La Prima sezione civile della Cassazione ha affidato alle Sezioni Unite la valutazione di una questione di massima di particolare importanza.
Si tratta di una questione rispetto alla quale la giurisprudenza di legittimità ha finora concluso con interpretazioni contrastanti.
La disposizione che ha determinato il contrasto ermeneutico è quella sancita dal comma 1 bis dell’articolo 29 della Legge n. 52/1985.
Ai sensi di questa previsione, si rammenta, gli atti pubblici e le scritture private autenticate tra vivi aventi ad oggetto il trasferimento, la costituzione o lo scioglimento di comunione di diritti reali su fabbricati già esistenti, ad esclusione dei diritti reali di garanzia, devono contenere, per le unità immobiliari urbane, a pena di nullità, oltre all'identificazione catastale, il riferimento alle planimetrie depositate in catasto e la dichiarazione, resa in atti dagli intestatari, della conformità allo stato di fatto dei dati catastali e delle planimetrie, sulla base delle disposizioni vigenti in materia catastale.

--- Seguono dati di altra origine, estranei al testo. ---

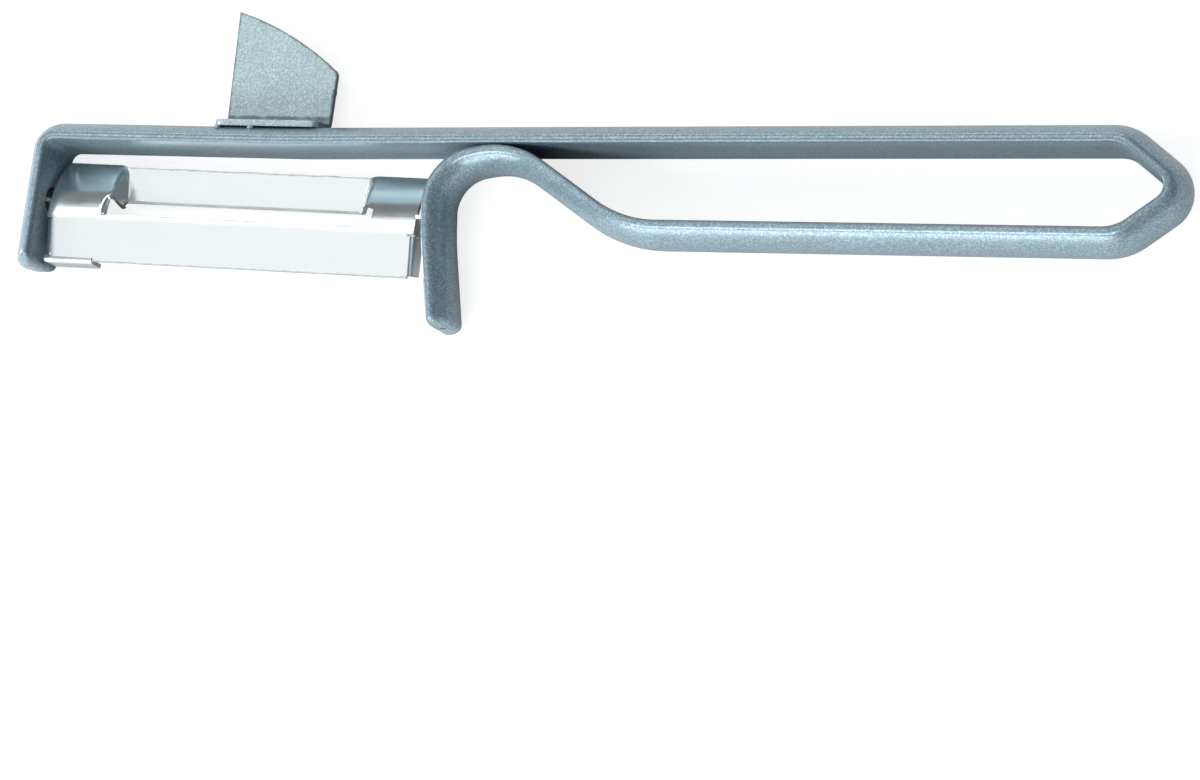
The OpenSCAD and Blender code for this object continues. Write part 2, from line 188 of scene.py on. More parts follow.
def makeGrainGroup():
    # Rolling lines along a sheet, with soft patches where the sheet is a little duller
    group, start, end = newGroup(
        "sheetGrain",
        [("Vector", "NodeSocketVector", None),
         ("Stretch", "NodeSocketVector", (60.0, 2600.0, 2600.0)),
         ("Low Rough", "NodeSocketFloat", 0.2),
         ("High Rough", "NodeSocketFloat", 0.3),
         ("Tone Amount", "NodeSocketFloat", 0.05),
         ("Base", "NodeSocketColor", (0.8, 0.8, 0.8, 1))],
        [("Color", "NodeSocketColor"), ("Roughness", "NodeSocketFloat"), ("Height", "NodeSocketFloat")])
    links = group.links
    stretch = addNode(group, "ShaderNodeVectorMath", operation="MULTIPLY")
    lines = addNode(group, "ShaderNodeTexNoise", Scale=1.0, Detail=4.0, Roughness=0.65)
    patches = addNode(group, "ShaderNodeTexNoise", Scale=190.0, Detail=2.0)
    share = addNode(group, "ShaderNodeMath", operation="MULTIPLY")
    rough = addNode(group, "ShaderNodeMapRange")
    rough.inputs["From Min"].default_value = 0.1
    rough.inputs["From Max"].default_value = 0.4
    tone = addNode(group, "ShaderNodeMath", operation="SUBTRACT")
    tone.inputs[1].default_value = 0.5
    toneShare = addNode(group, "ShaderNodeMath", operation="MULTIPLY")
    gain = addNode(group, "ShaderNodeMath", operation="ADD")
    gain.inputs[1].default_value = 1.0
    tint = addNode(group, "ShaderNodeVectorMath", operation="SCALE")
    links.new(start.outputs["Vector"], stretch.inputs[0])
    links.new(start.outputs["Stretch"], stretch.inputs[1])
    links.new(stretch.outputs[0], lines.inputs["Vector"])
    links.new(start.outputs["Vector"], patches.inputs["Vector"])
    links.new(lines.outputs["Fac"], share.inputs[0])
    links.new(patches.outputs["Fac"], share.inputs[1])
    links.new(share.outputs[0], rough.inputs["Value"])
    links.new(start.outputs["Low Rough"], rough.inputs["To Min"])
    links.new(start.outputs["High Rough"], rough.inputs["To Max"])
    links.new(lines.outputs["Fac"], tone.inputs[0])
    links.new(tone.outputs[0], toneShare.inputs[0])
    links.new(start.outputs["Tone Amount"], toneShare.inputs[1])
    links.new(toneShare.outputs[0], gain.inputs[0])
    links.new(start.outputs["Base"], tint.inputs[0])
    links.new(gain.outputs[0], tint.inputs["Scale"])
    links.new(tint.outputs[0], end.inputs["Color"])
    links.new(rough.outputs[0], end.inputs["Roughness"])
    links.new(lines.outputs["Fac"], end.inputs["Height"])
    return group


def makeRimGroup():
    # Darker and duller metal along the edges, partly wear and partly painted shade, broken up so that it
    # doesn't run as an even line
    group, start, end = newGroup(
        "rimWearAndShade",
        [("Vector", "NodeSocketVector", None),
         ("Color", "NodeSocketColor", (0.8, 0.8, 0.8, 1)),
         ("Rim", "NodeSocketFloat", 0.0),
         ("Rim Color", "NodeSocketColor", (0.1, 0.1, 0.1, 1)),
         ("Amount", "NodeSocketFloat", 0.5)],
        [("Color", "NodeSocketColor"), ("Mask", "NodeSocketFloat")])
    links = group.links
    rough = addNode(group, "ShaderNodeTexNoise", Scale=900.0, Detail=3.0)
    centred = addNode(group, "ShaderNodeMath", operation="SUBTRACT")
    centred.inputs[1].default_value = 0.5
    broken = addNode(group, "ShaderNodeMath", operation="ADD")
    soft = addNode(group, "ShaderNodeMapRange", interpolation_type="SMOOTHSTEP")
    soft.inputs["From Min"].default_value = 0.25
    soft.inputs["From Max"].default_value = 0.95
    share = addNode(group, "ShaderNodeMath", operation="MULTIPLY")
    mix = addNode(group, "ShaderNodeMix", data_type="RGBA")
    links.new(start.outputs["Vector"], rough.inputs["Vector"])
    links.new(rough.outputs["Fac"], centred.inputs[0])
    links.new(centred.outputs[0], broken.inputs[0])
    links.new(start.outputs["Rim"], broken.inputs[1])
    links.new(broken.outputs[0], soft.inputs["Value"])
    links.new(soft.outputs[0], share.inputs[0])
    links.new(start.outputs["Amount"], share.inputs[1])
    links.new(share.outputs[0], mix.inputs["Factor"])
    links.new(start.outputs["Color"], mix.inputs["A"])
    links.new(start.outputs["Rim Color"], mix.inputs["B"])
    links.new(mix.outputs["Result"], end.inputs["Color"])
    links.new(share.outputs[0], end.inputs["Mask"])
    return group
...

Tale dichiarazione – si legge nella norma - può essere sostituita da un'attestazione di conformità rilasciata da un tecnico abilitato alla presentazione degli atti di aggiornamento catastale.
In ogni caso, il comma 1-bis conclude: “Prima della stipula dei predetti atti il notaio individua gli intestatari catastali e verifica la loro conformità con le risultanze dei registri immobiliari”.
La difformità interpretativa – precisa la Cassazione nell'ordinanza interlocutoria n. 3089 del 10 febbraio 2020 - riguarda la funzione del controllo notarile in relazione alla validità dell’atto di trasferimento immobiliare ivi considerato.
Da un lato, la soluzione fondata sull’inderogabilità della verifica di conformità ipocatastale dell’atto compiuta dal notaio.
Dall’altro, l’opposta opzione interpretativa che afferma la legittimità dell’accordo traslativo, attuato anche attraverso un ausiliare del giudice, secondo le indicazioni contenute in albo istituito ad hoc dal Tribunale, previo accordo con il Coa avvocati.
La controversia nel cui contesto è stata sollevata la questione di massima è quella attivata da due ex coniugi, oppostisi ad una statuizione con cui, in appello, era stato affermato che la sentenza di divorzio non potesse contenere una clausola di attuazione di un trasferimento immobiliare, ma solo l’impegno preliminare di vendita o di acquisto.
La Corte d’appello, in particolare, aveva ritenuto che il compito dell’individuazione e della verifica catastale nella fase di stesura degli atti notarili fosse espressamente demandato al notaio, senza che tale attività potesse essere sostituita da quella di altri operatori, giudice incluso.
Si resta in attesa del pronunciamento delle Sezioni Unite.